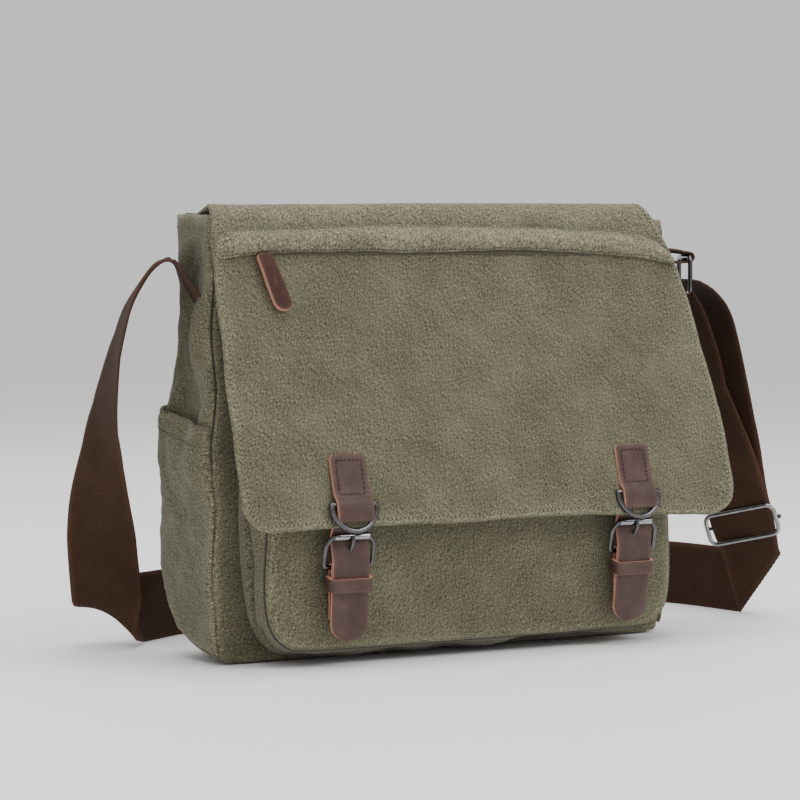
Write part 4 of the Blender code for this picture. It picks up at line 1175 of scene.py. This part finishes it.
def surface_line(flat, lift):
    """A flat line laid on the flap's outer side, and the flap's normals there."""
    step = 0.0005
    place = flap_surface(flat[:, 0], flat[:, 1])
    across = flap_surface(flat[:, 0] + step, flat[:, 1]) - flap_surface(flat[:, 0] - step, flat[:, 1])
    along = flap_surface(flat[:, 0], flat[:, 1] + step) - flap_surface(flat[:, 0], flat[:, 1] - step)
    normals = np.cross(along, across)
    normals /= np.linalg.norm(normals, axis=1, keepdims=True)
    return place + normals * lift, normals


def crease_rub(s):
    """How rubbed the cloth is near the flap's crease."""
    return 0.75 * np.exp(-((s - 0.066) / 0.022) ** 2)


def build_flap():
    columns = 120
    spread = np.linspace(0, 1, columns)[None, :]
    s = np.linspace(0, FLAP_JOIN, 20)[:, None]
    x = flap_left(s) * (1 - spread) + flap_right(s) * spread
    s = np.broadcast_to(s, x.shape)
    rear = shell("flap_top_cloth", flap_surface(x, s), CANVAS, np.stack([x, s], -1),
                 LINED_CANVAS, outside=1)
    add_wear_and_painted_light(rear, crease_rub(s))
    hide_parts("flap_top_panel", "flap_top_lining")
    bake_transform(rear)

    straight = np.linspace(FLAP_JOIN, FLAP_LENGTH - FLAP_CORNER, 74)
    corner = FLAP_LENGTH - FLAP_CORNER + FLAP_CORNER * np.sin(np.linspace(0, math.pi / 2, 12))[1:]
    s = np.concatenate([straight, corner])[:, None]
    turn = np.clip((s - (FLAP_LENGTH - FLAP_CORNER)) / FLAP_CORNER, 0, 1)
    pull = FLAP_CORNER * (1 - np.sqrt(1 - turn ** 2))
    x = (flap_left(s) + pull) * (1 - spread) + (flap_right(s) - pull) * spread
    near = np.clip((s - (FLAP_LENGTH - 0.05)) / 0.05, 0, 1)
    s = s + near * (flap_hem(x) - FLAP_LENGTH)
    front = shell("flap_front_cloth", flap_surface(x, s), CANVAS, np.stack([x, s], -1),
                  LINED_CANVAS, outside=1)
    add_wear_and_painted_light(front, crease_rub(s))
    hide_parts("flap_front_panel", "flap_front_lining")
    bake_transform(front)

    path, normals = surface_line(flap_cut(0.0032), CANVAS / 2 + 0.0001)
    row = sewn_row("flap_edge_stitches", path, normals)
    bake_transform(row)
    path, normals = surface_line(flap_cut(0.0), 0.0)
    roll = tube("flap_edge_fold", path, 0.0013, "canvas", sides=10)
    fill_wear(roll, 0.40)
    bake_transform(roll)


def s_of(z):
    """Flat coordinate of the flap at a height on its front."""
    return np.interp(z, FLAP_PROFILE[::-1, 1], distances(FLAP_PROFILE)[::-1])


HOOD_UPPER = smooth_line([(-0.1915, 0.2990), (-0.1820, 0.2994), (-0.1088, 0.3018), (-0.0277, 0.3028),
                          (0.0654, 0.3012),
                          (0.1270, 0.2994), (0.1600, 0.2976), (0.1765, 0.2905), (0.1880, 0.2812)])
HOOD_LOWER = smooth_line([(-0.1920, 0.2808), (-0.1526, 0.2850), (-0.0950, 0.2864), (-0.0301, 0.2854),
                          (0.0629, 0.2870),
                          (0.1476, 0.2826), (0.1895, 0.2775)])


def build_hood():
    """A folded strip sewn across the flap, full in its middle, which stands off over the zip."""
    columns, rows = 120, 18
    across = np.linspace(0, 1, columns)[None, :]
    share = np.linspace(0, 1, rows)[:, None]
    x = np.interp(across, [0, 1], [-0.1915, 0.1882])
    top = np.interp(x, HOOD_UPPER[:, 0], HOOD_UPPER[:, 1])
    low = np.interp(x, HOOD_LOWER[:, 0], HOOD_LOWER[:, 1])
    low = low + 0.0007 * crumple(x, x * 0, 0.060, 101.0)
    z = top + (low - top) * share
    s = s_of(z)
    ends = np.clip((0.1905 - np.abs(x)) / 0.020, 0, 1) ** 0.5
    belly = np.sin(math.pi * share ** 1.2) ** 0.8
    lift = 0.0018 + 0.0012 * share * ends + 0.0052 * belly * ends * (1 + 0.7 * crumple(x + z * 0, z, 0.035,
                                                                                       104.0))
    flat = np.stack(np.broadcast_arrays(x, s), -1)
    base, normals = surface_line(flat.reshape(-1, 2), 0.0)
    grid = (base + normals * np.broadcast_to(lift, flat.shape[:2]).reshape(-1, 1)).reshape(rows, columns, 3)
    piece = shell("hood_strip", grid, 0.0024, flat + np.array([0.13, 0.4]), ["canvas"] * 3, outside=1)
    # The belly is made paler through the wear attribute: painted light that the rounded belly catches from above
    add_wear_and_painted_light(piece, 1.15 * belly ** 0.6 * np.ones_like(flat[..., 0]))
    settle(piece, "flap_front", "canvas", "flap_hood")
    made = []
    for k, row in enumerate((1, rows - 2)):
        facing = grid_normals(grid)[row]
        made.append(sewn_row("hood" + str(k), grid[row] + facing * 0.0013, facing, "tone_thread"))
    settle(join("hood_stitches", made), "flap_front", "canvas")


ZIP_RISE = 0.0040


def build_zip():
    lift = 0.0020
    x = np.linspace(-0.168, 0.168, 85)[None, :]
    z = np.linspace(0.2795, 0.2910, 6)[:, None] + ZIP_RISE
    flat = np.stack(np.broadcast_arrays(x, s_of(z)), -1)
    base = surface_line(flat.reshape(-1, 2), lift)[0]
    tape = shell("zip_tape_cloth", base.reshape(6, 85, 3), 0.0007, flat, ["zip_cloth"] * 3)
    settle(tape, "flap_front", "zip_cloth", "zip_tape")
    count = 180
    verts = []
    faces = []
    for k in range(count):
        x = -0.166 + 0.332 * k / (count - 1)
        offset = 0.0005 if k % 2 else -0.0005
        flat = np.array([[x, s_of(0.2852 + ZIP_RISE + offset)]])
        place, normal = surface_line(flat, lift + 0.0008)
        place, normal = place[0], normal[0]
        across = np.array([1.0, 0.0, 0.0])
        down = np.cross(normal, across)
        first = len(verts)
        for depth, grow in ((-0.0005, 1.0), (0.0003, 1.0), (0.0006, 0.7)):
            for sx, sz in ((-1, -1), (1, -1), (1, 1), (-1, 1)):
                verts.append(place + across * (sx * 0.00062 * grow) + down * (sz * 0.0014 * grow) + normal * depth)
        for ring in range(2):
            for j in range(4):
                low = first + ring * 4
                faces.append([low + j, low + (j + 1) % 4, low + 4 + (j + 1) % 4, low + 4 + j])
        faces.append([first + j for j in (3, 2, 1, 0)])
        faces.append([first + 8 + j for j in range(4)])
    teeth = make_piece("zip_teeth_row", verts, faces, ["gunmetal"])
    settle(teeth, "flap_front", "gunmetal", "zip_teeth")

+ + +

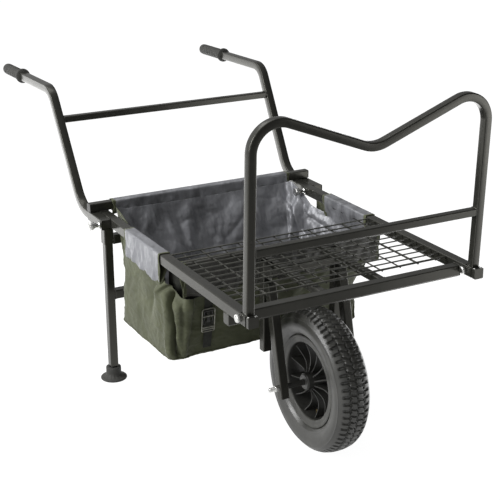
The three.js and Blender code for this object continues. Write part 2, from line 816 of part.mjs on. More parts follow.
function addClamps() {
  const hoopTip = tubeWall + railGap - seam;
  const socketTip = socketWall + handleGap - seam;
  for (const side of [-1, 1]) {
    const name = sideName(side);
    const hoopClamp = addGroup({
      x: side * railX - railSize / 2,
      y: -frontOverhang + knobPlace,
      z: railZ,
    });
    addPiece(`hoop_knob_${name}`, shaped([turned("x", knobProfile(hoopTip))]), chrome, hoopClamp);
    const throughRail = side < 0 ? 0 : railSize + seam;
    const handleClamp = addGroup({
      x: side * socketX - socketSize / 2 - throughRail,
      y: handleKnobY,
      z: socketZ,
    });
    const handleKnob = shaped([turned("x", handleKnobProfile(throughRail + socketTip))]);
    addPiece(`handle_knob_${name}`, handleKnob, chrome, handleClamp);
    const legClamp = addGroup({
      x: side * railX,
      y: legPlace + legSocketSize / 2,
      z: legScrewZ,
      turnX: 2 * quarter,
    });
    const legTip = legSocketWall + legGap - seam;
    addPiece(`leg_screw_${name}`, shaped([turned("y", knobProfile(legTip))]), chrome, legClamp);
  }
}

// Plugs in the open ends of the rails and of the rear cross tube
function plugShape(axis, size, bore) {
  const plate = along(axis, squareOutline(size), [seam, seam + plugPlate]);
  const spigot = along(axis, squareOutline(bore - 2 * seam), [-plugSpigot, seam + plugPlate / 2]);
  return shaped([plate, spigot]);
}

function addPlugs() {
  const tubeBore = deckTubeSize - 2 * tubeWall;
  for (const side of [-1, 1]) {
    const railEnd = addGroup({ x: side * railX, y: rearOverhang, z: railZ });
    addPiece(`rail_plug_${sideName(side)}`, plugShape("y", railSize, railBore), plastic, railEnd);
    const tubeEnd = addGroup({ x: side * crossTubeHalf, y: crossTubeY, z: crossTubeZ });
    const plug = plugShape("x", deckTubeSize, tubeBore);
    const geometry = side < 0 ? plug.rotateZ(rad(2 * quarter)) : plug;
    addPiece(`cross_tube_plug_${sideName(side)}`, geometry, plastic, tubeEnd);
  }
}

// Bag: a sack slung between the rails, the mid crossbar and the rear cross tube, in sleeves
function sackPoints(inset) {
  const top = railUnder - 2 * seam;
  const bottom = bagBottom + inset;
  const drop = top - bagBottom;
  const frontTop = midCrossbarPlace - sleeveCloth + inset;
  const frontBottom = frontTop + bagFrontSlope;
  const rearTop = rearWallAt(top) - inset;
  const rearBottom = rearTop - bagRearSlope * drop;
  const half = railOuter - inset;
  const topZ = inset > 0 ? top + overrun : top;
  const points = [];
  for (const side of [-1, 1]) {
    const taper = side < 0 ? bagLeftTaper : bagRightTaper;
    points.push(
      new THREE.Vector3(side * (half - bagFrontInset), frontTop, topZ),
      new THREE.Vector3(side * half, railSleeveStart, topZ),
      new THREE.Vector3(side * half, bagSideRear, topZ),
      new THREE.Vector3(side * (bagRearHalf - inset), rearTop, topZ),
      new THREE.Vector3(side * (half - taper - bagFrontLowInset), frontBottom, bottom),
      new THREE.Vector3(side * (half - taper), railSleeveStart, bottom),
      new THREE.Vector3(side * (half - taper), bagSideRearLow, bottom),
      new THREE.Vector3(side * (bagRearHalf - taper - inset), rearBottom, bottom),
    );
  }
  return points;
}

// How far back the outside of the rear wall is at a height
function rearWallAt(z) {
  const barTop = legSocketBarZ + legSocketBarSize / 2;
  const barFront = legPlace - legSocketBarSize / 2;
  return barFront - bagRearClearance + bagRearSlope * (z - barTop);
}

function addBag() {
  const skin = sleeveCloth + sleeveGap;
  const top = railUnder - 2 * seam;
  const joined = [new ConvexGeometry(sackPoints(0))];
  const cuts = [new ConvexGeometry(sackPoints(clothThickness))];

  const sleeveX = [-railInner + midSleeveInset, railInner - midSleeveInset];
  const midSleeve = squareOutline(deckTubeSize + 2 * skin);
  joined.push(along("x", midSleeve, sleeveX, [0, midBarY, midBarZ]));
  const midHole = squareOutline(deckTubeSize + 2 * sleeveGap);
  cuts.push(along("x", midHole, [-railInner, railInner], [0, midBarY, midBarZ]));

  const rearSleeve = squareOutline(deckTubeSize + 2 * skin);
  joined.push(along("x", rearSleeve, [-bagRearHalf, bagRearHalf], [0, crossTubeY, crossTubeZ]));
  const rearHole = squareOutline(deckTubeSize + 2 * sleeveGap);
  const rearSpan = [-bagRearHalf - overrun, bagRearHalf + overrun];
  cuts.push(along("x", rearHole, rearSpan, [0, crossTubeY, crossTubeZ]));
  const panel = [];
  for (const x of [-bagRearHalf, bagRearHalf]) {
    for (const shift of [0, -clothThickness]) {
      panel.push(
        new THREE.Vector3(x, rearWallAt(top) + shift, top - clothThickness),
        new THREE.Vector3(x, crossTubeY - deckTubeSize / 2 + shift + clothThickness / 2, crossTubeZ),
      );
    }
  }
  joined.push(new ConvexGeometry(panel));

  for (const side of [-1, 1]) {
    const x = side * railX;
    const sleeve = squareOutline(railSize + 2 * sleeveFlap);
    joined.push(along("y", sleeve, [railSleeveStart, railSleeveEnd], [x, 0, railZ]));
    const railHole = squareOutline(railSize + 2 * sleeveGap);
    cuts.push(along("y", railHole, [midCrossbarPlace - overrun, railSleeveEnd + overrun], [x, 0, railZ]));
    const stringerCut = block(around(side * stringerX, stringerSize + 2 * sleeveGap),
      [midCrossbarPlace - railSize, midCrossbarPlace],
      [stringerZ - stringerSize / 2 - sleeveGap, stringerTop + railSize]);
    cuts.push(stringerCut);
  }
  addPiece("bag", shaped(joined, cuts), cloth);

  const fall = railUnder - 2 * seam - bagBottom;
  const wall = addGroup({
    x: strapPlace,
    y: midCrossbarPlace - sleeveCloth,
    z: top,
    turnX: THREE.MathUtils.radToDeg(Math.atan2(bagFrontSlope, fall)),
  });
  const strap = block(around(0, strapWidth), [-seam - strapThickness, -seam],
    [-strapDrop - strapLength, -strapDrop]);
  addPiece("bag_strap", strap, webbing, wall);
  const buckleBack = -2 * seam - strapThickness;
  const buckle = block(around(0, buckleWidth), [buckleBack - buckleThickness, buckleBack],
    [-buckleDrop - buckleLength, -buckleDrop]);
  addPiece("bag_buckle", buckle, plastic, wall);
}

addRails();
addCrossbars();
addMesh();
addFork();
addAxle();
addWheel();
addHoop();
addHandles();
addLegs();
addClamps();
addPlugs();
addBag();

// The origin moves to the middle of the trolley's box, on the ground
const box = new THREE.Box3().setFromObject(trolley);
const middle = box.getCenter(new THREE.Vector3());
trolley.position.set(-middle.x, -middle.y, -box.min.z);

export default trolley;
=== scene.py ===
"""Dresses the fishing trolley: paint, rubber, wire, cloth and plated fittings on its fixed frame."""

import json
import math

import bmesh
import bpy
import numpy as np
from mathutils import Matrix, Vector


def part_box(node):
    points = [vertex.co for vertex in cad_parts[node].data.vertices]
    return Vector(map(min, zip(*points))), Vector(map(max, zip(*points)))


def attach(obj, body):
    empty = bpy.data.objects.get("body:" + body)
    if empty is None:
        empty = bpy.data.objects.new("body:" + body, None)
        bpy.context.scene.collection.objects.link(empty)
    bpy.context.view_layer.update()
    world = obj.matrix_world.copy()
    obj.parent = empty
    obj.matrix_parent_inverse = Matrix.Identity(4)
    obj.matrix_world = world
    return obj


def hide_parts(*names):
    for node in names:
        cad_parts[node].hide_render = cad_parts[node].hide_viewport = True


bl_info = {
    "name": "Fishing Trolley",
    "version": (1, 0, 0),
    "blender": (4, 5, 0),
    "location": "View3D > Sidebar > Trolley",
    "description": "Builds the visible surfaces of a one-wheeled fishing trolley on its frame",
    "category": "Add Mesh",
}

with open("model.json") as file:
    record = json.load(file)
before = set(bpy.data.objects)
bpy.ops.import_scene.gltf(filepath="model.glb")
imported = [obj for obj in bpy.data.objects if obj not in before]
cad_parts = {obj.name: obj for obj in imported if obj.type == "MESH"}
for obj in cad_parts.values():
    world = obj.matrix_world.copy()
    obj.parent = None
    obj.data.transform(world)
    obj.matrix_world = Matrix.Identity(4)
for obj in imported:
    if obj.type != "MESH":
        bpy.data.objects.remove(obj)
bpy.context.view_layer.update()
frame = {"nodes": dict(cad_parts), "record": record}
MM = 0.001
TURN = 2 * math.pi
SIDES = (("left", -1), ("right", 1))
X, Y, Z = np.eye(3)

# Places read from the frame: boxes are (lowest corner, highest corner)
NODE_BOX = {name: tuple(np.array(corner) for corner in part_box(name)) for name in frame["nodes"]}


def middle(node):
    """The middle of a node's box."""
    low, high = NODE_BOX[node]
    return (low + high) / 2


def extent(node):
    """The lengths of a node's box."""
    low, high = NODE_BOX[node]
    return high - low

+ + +

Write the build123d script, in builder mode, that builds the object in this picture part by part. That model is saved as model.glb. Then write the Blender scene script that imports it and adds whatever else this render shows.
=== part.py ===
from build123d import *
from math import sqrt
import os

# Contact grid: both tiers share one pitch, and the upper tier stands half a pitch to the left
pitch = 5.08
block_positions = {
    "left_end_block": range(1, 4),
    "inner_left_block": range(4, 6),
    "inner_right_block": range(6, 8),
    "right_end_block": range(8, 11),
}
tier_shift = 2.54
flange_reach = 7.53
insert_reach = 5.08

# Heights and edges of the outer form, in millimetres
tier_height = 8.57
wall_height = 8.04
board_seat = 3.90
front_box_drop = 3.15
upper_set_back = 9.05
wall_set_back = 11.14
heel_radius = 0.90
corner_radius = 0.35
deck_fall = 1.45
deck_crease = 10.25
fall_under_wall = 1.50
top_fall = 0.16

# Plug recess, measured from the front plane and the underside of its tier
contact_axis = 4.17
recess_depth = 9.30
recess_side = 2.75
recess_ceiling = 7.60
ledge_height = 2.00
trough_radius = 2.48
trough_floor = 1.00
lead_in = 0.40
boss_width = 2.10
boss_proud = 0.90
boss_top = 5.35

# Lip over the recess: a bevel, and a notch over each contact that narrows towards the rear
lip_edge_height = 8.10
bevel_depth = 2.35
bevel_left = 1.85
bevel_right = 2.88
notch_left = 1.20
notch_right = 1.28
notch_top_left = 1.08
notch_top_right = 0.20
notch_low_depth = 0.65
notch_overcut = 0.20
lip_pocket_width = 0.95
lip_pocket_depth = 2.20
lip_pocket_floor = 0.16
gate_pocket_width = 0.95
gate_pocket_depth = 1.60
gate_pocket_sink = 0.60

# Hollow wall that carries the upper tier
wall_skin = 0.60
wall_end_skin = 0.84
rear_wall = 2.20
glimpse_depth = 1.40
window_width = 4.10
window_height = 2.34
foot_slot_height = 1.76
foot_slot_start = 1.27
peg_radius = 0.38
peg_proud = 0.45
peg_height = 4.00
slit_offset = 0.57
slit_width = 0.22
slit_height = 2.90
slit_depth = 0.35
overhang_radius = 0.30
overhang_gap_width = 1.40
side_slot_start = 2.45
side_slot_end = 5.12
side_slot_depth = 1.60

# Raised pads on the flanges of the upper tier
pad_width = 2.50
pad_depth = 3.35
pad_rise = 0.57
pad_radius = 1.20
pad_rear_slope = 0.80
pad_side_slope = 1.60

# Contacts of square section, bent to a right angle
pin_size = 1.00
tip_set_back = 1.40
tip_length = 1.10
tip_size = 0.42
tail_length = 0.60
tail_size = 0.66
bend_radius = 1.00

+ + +

* **Set problem**:
Give back, exactly as written, each line from the one that contains "on the ground" through the one that contains "points = [vertex.co".

* **Written solution**:
// The origin moves to the middle of the trolley's box, on the ground
const box = new THREE.Box3().setFromObject(trolley);
const middle = box.getCenter(new THREE.Vector3());
trolley.position.set(-middle.x, -middle.y, -box.min.z);

export default trolley;
=== scene.py ===
"""Dresses the fishing trolley: paint, rubber, wire, cloth and plated fittings on its fixed frame."""

import json
import math

import bmesh
import bpy
import numpy as np
from mathutils import Matrix, Vector


def part_box(node):
    points = [vertex.co for vertex in cad_parts[node].data.vertices]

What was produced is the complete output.